Une grande partie de la dynamique actuelle de la communication est orientée par des questions en quête de réponses. Les moteurs de recherche et les réseaux sociaux sont le point de départ de la communication pour beaucoup de personnes qui cherchent des conseils, des suggestions, des informations, ou des réponses. De nos jours, internet devient toujours plus le lieu des questions et des réponses ; bien plus, l’homme contemporain est souvent bombardé de réponses à des questions qu’il ne s’est jamais posées et soumis à des besoins qu’il n’aurait pas ressentis. Le silence est précieux pour favoriser le nécessaire discernement parmi tant de sollicitations et tant de réponses que nous recevons, précisément pour reconnaître et focaliser les questions vraiment importantes. De toute façon, dans le monde complexe et varié de la communication, l’attention d’un grand nombre se concentre sur les questions ultimes de l’existence humaine : Qui suis-je ? Que puis-je savoir ? Que dois-je faire ? Que puis-je espérer ? Il est important d’accueillir les personnes qui formulent ces interrogations, en ouvrant la possibilité d’un dialogue profond, fait de parole, de confrontation, mais également d’invitation à la réflexion et au silence. Parfois, celui-ci peut être bien plus éloquent qu’une réponse hâtive et permettre à qui  s’interroge de descendre au plus profond de lui-même et de s’ouvrir à ce chemin de réponse que Dieu a inscrit dans le cœur de l’homme.
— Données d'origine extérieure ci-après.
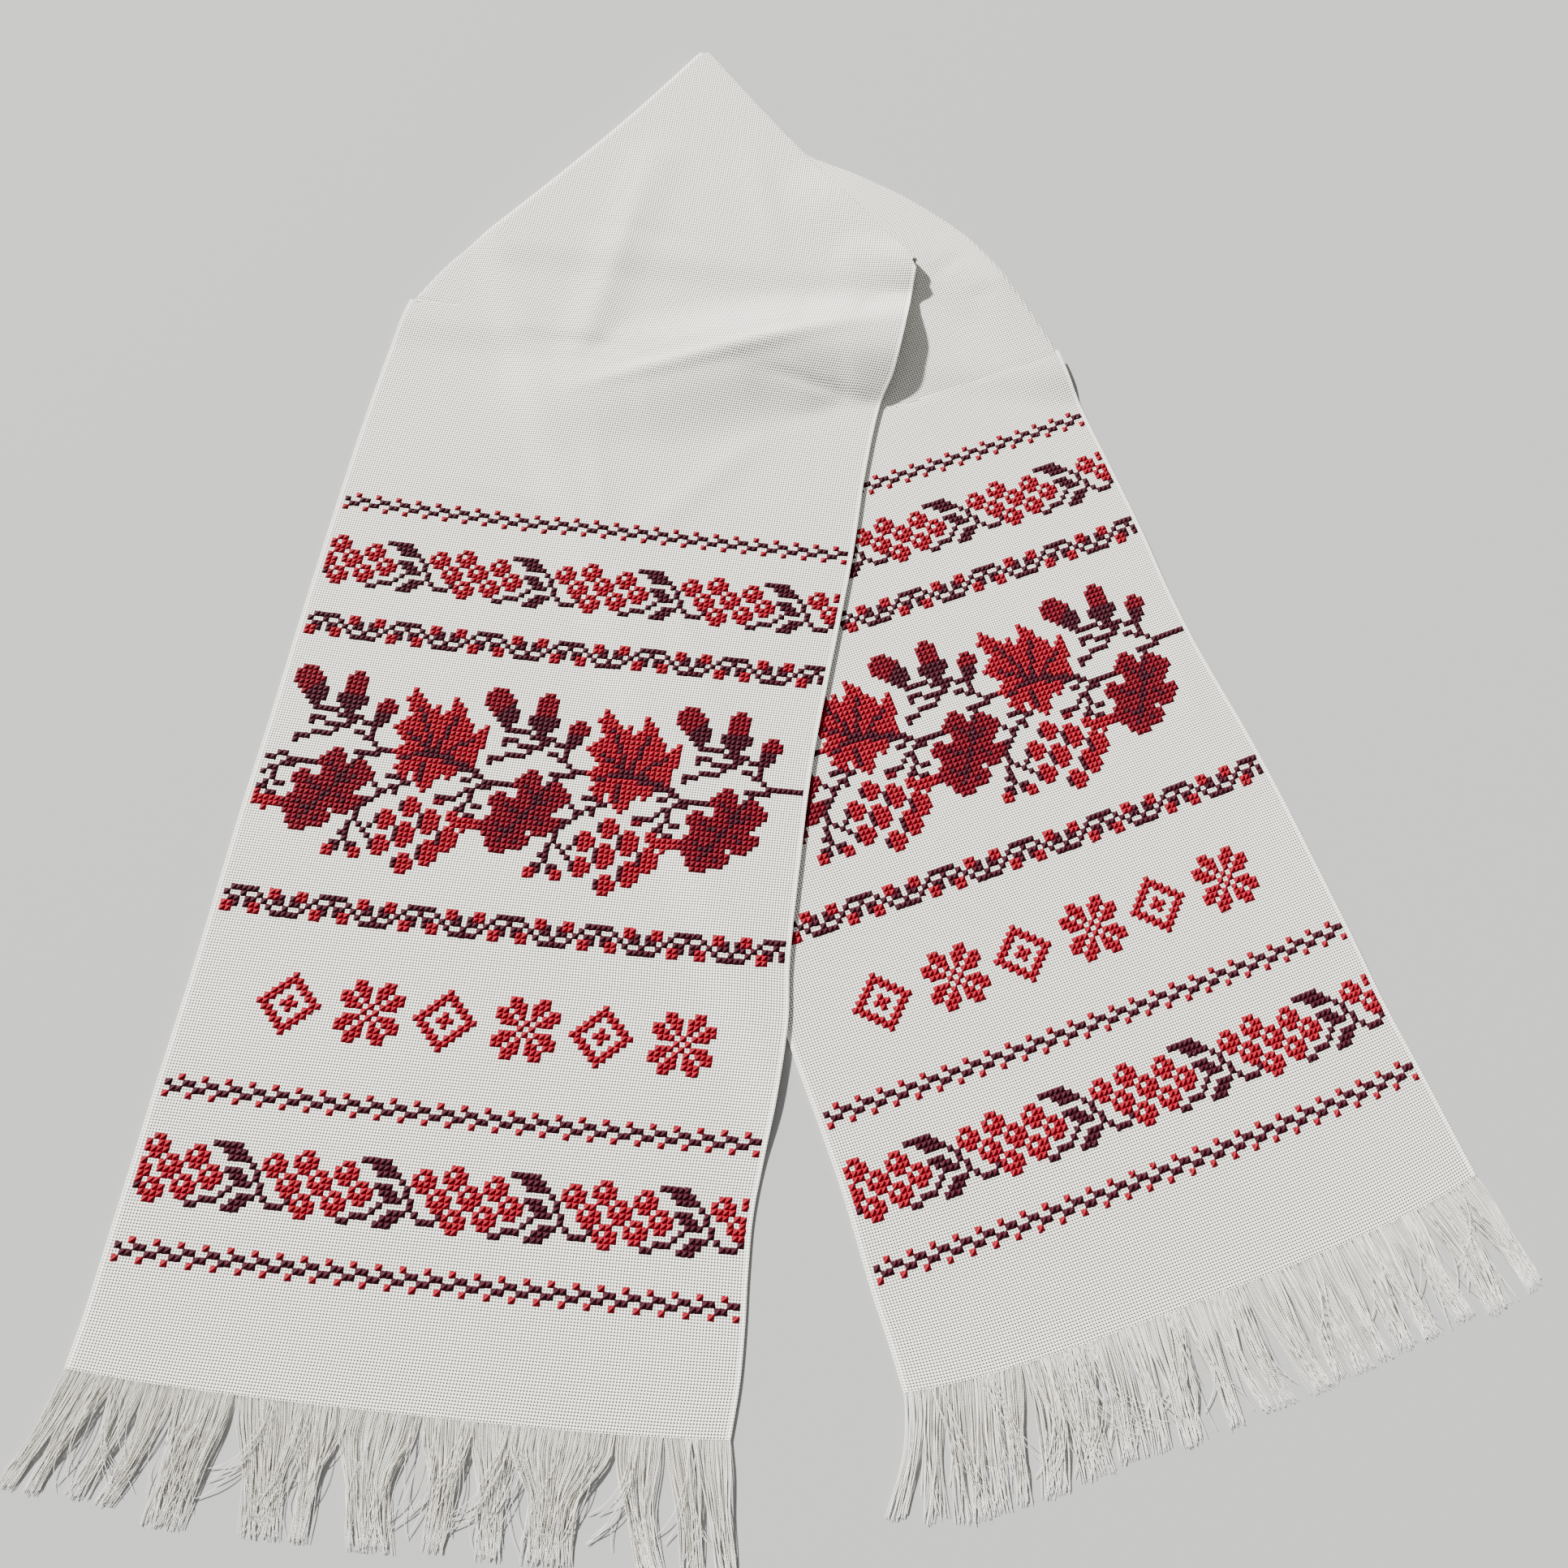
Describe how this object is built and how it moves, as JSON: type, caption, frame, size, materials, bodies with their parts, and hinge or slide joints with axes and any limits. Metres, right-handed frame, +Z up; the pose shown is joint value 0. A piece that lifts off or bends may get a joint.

Ce flux incessant de questions manifeste, au fond, l’inquiétude de l’être humain toujours à la recherche de vérités, petites ou grandes, qui donnent un sens et une espérance à l’existence. L’homme ne peut se contenter d’un simple et tolérant échange d’opinions sceptiques et d’expériences de vie : tous, nous sommes des chercheurs de vérité et partageons ce profond désir, spécialement à notre époque où « lorsque les personnes s’échangent des informations, déjà elles partagent d’elles-mêmes, leur vision du monde, leurs espoirs, leurs idéaux »

Le message a été présenté au Vatican ce mardi matin, 24 janvier, en la fête de saint François de Sales, par Mgr Claudio Maria Celli, président du Conseil pontifical pour les communications sociales (cf. Documents, pour le texte intégral en français).

Mgr Claudio Celli, président du Conseil pontifical pour les communications sociales, tente de commenter aussi l’usage de cette expression dans un entretien donné au site d’information Zenit.

Qu’entend le pape par le mot « écosystème » ?

Il existe actuellement un foisonnement de messages, de nouvelles, d’informations et de mots, mais ce ne sont pas tous des paroles authentiques, des paroles « vraies » pour la marche de l’homme. Je crois que lorsque le pape parle d’« écologie » dans le système des communications, cela veut dire faire en sorte que, dans la mesure du possible, les paroles qui forment notre communication soient des paroles vraies, authentiques, des paroles respectueuses de la dignité de l’homme qui les prononce et respectueuses de l’homme qui les reçoit.